While going through some articles and videos, I chanced upon a video on LCY and was surprised to see that, unlike in Dortmund, LCY has aircraft parked diagonally. Does this increase the number of bays that the airport can have in that little space, or is there any other reason other than the one mentioned here?
The main reason for the diagonal parking is so that the airplanes can taxi up to and away from the stands without tugs. LCY has a lot of airplane movements for a small space so the parking is designed around getting airplanes in and out as quickly as possible: airplanes taxi in and park diagonally away from the terminal building so when they are ready to leave they power straight out to the taxiway. Note this is only possible because they don't have any jetways, passengers walk to and from the airplanes.
The advantage of diagonal parking at LCY is that it requires a narrower portion of the tarmac thereby allowing for adequate area for the width of the taxi-track.
The terminal charts Ground Movement instructions emphasize that final parking and taxiing out can only be done with guidance from Marshaller - this indicates that standard clearances for wingtips and other extremities may not always be available, i.e. 'pilot judgement' alone, from the cockpit, is not enough to ensure safe maneuvering.
Her are some extracts from the eAIP for London City Airport:
Pilots are requested to use minimum power when manoeuvring on and off parking stands . . . .
Parking: Pilots should self-manoeuvre their aircraft on to the appropriate stand lead-in line (as directed by ATC) and approach the stand as closely as possible. Direction to the final parking position will be provided by marshallers. Under no circumstances may aircraft enter a stand without guidance from marshallers.

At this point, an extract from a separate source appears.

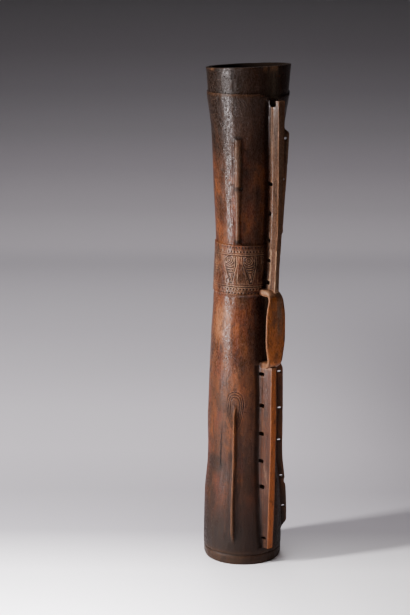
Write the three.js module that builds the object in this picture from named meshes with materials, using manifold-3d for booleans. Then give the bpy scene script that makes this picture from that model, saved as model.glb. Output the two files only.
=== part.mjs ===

Under no circumstances may aircraft self park without guidance from marshallers’.
GA Apron: Pilots will be directed by ATC to taxi to the Jet Centre. Pilots must then follow the marshaller’s instructions for parking.
To ensure adequate wing tip clearance is maintained from adjacent stands, it is imperative that pilots follow the lead-out markings on all stands.
If the aircraft is not adequately positioned on stand the pilot should proceed as directed by ATC. Prior to undertaking the manoeuvre, in order to re-position onto stand, the pilot must request permission from ATC to enter the taxilane and advise ATC if the aircraft is unable to follow the stand lead-off line. Only once permission has been granted by ATC shall the pilot commence the movement into the taxilane.
Just shows that space is really tight. So to complete the answer to your question, sometimes the need for a certain disposition and use of the area is not just for maximising the number of parking slots, but it could have been a larger picture imperative - done to enable the implementation of the project at all in the limited area and disposition of usable land between the main road and river.